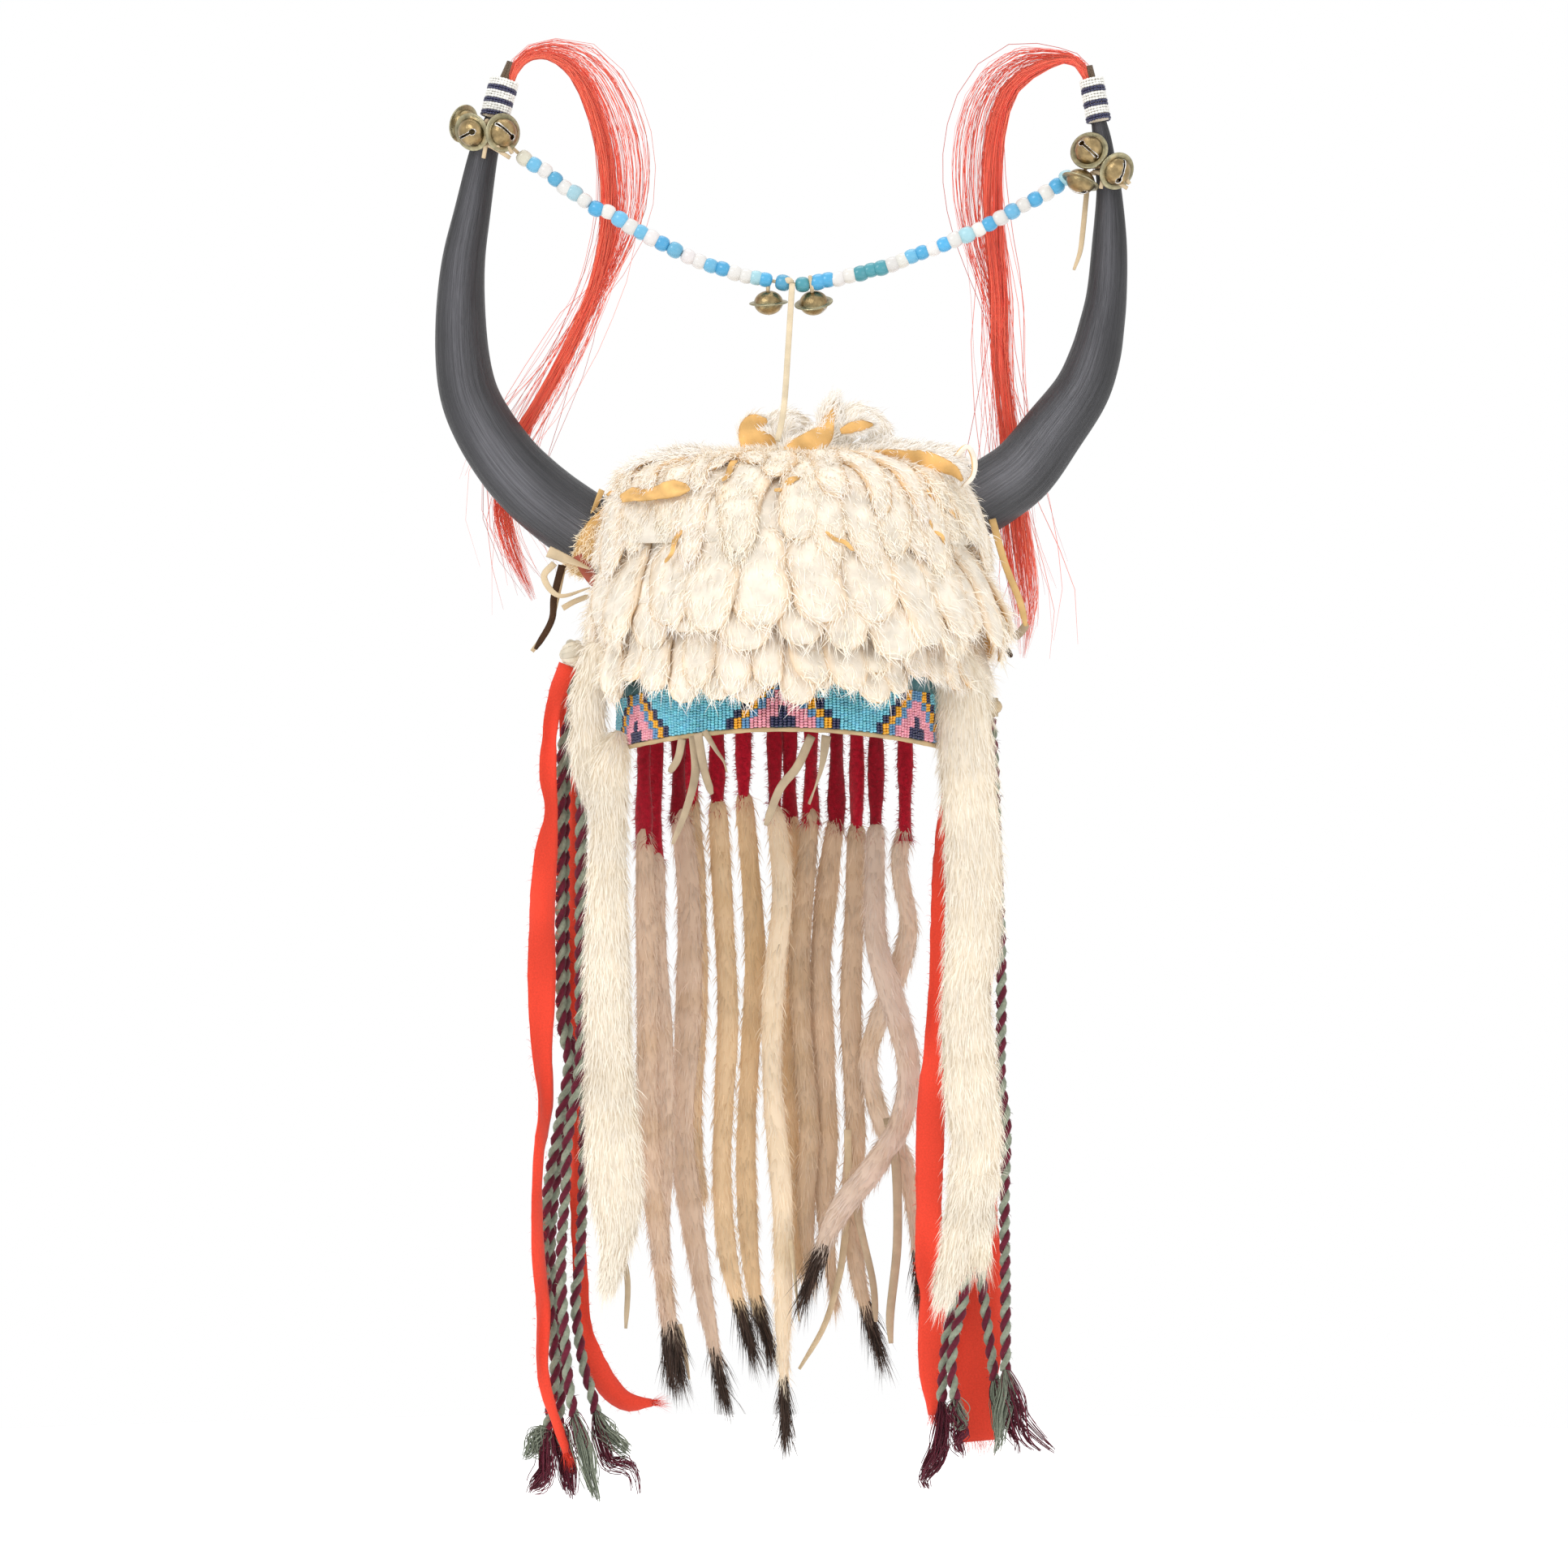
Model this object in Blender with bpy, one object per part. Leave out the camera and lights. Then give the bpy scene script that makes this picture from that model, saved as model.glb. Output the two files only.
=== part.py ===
"""Split horn headdress: a hide skull cap under tiers of ermine strips, two split horns with beaded tips, bells and
horsehair plumes, a bead string from tip to tip, a beaded brow band, and side and rear drops. Metres, +Z up, +Y to
the back of the head. The origin is where the crown of the head rests in the cap."""

import math

import bpy
import numpy as np

# Overall sizes
SPAN = 0.200  # middle of the cap to the outer edge of a horn
RISE = 0.250  # crown up to the plume tops
DROP = 0.610  # crown down to the lowest tassel
GAP = 0.0003  # clearance between two pieces

# Cap and band
CAP_HALF_WIDTH = 0.0935
CAP_HALF_DEPTH = 0.1065
CAP_HEIGHT = 0.1485
CAP_TOP = 0.0025
HIDE = 0.0025
BAND_THICKNESS = 0.0027
BAND_HEIGHT = 0.050
BAND_LOW = -0.148
BAND_DIP = 0.011
BAND_SWEEP = math.radians(88)

# Horns and what is on them
HORN_WIDTH = 0.043
HORN_WALL = 0.0035
HORN_BULGE = 0.42  # depth of the split horn as a share of its width
DEPTH = CAP_HALF_DEPTH
CUFF_WALL = 0.0021
TIE_WALL = 0.0020
BELL_FLANGE = 0.0112
BELL_DOME = 0.0084
BELL_HALF = 0.0070
BELL_SHANK = 0.0020
BEAD_RADIUS = 0.0046
BEAD_CORE = 0.0016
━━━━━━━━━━
### Do this
Please reproduce each line exactly as written.

### Task result
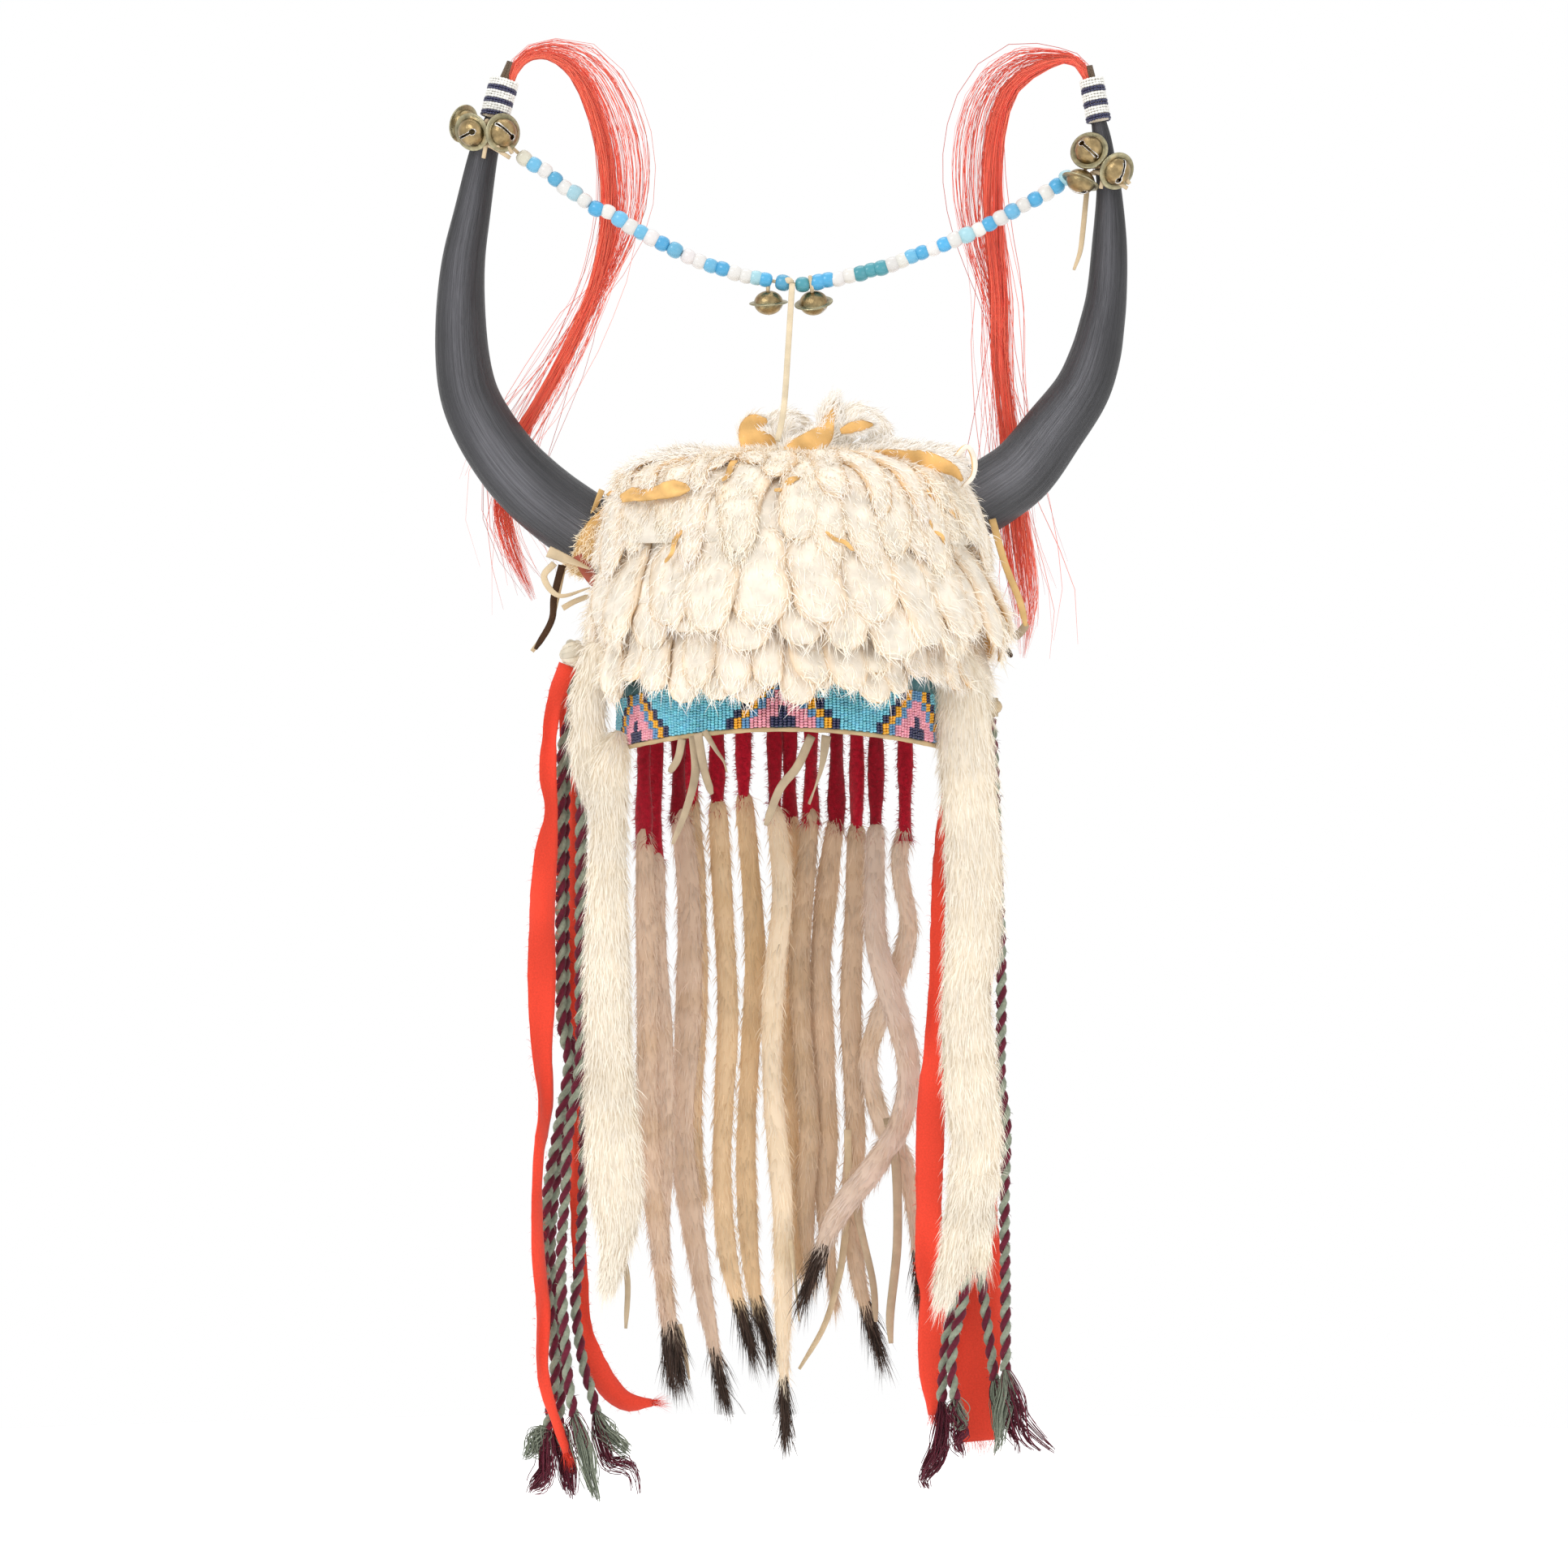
Model this object in Blender with bpy, one object per part. Leave out the camera and lights. Then give the bpy scene script that makes this picture from that model, saved as model.glb. Output the two files only.
=== part.py ===
"""Split horn headdress: a hide skull cap under tiers of ermine strips, two split horns with beaded tips, bells and
horsehair plumes, a bead string from tip to tip, a beaded brow band, and side and rear drops. Metres, +Z up, +Y to
the back of the head. The origin is where the crown of the head rests in the cap."""

import math

import bpy
import numpy as np

# Overall sizes
SPAN = 0.200  # middle of the cap to the outer edge of a horn
RISE = 0.250  # crown up to the plume tops
DROP = 0.610  # crown down to the lowest tassel
GAP = 0.0003  # clearance between two pieces

# Cap and band
CAP_HALF_WIDTH = 0.0935
CAP_HALF_DEPTH = 0.1065
CAP_HEIGHT = 0.1485
CAP_TOP = 0.0025
HIDE = 0.0025
BAND_THICKNESS = 0.0027
BAND_HEIGHT = 0.050
BAND_LOW = -0.148
BAND_DIP = 0.011
BAND_SWEEP = math.radians(88)

# Horns and what is on them
HORN_WIDTH = 0.043
HORN_WALL = 0.0035
HORN_BULGE = 0.42  # depth of the split horn as a share of its width
DEPTH = CAP_HALF_DEPTH
CUFF_WALL = 0.0021
TIE_WALL = 0.0020
BELL_FLANGE = 0.0112
BELL_DOME = 0.0084
BELL_HALF = 0.0070
BELL_SHANK = 0.0020
BEAD_RADIUS = 0.0046
BEAD_CORE = 0.0016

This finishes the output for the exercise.